● **TASK TO COMPLETE**: Output nothing but the number of lines that include the word "three".

● **MATERIAL PROVIDED**:
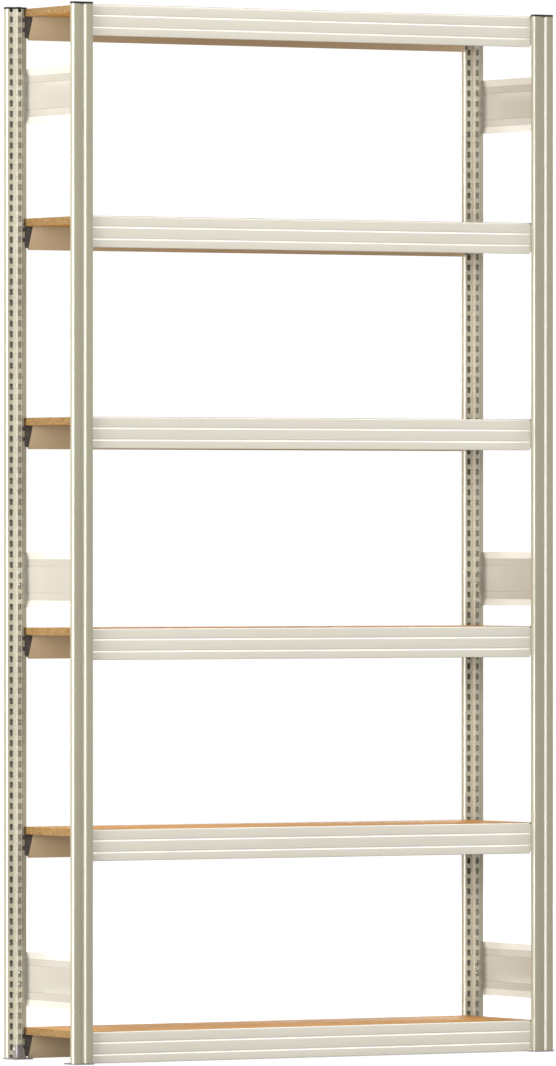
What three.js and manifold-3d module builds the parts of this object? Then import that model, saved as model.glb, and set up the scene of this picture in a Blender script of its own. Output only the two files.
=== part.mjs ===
// Boltless stock shelving bay: four slotted uprights, six chipboard decks on hooked ribbed
// beams, six folded side ties, caps, foot plates and foot bolts.
// Millimetres, +Z up, +X to the right, front at -Y. Origin: floor, centre of the plan.
import * as THREE from 'three';
import Module from 'manifold-3d';
import { mergeVertices } from 'three/addons/utils/BufferGeometryUtils.js';

// ---- driving dimensions ------------------------------------------------------------
const BAY_PITCH = 1279;              // upright centre to upright centre, along X
const FRAME_DEPTH = 340;             // outer face to outer face of a frame, along Y
const GAP = 0.3;                     // clearance between fitted pieces

const UPRIGHT_LENGTH = 2500;
const UPRIGHT_HALF_WIDTH = 27.9;
const UPRIGHT_SHEET = 1.5;
const LOBE_DEPTH = 18;               // outer face to the slotted inner faces
const SPINE_DEPTH = 31;              // outer face to the front of the central spine
const SPINE_HALF_WIDTH = 7.3;

const SLOT_PITCH = 25;
const SLOT_HEIGHT = 14.6;
// The two slot columns: the wide one on the -X side of every upright takes the right ends of the
// beams, the narrow one beside the spine takes their left ends and the ties.
const WIDE_SLOT = { offset: -15.9, width: 8.6 };
const NARROW_SLOT = { offset: 12, width: 5.6 };

const FOOT_THICKNESS = 3;
const FOOT_OVERHANG = 4;             // plate past the upright's outer face
const FOOT_DEPTH = 51;
const FOOT_HALF_WIDTH = 28.9;
const SLEEVE_HEIGHT = 35;
const SLEEVE_SHEET = 1.5;
const FOOT_BOLT_HEIGHT = 25;
const FOOT_BOLT_DEPTH = 26;          // bolt axis from the upright's outer face
const FOOT_BOLT_RADIUS = 3;

const CAP_THICKNESS = 4.6;
const CAP_OVERHANG = 0.4;
const CAP_PLUG = 12;

const BEAM_HEIGHT = 75;
const BEAM_SHEET = 1.2;
const BEAM_SETBACK = 17;             // ribbed face behind the frame's outer face
const BEAM_END = 29.2;               // beam end from the upright's centre line
const LEDGE_HEIGHT = 56.7;
const LEDGE_DEPTH = 27.2;
const BEAM_BOTTOMS = [2429, 1929, 1454, 954, 479, 1];
const HOOK_PLATE = 1.6;              // thickness of the hooked end plates
const HOOK_PLATE_INNER = 9.8;        // end plate edge from the upright's centre line

const DECK_THICKNESS = 18;
const DECK_END = 17;                 // deck end from the upright's centre line
const DECK_SETBACK = 20.6;           // deck edge behind the frame's outer face

const TIE_SHEET = 1.2;
const TIE_OFFSET = 25;               // tie web from the upright's centre line
const TIE_LIP = 4.9;
const TIE_BOTTOMS = [2230.3, 1077.8, 125.5];
const TIE_HEIGHT = 130;

const UPRIGHT_BOTTOM = FOOT_THICKNESS + GAP;
const UPRIGHT_TOP = UPRIGHT_BOTTOM + UPRIGHT_LENGTH;
const HALF_PITCH = BAY_PITCH / 2;
const HALF_DEPTH = FRAME_DEPTH / 2;

// ---- materials ---------------------------------------------------------------------
const MATERIALS = {
  frame: { color: 0xcdc8b8, roughness: 0.38, metalness: 0.1 },
  beam: { color: 0xdcd9cc, roughness: 0.36, metalness: 0.1 },
  deck: { color: 0xc79a5e, roughness: 0.8, metalness: 0 },
  cap: { color: 0x161614, roughness: 0.5, metalness: 0 },
  foot: { color: 0x6f6d70, roughness: 0.45, metalness: 0.6 },
  bolt: { color: 0xb9b9b6, roughness: 0.3, metalness: 0.9 },
};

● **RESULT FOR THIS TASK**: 3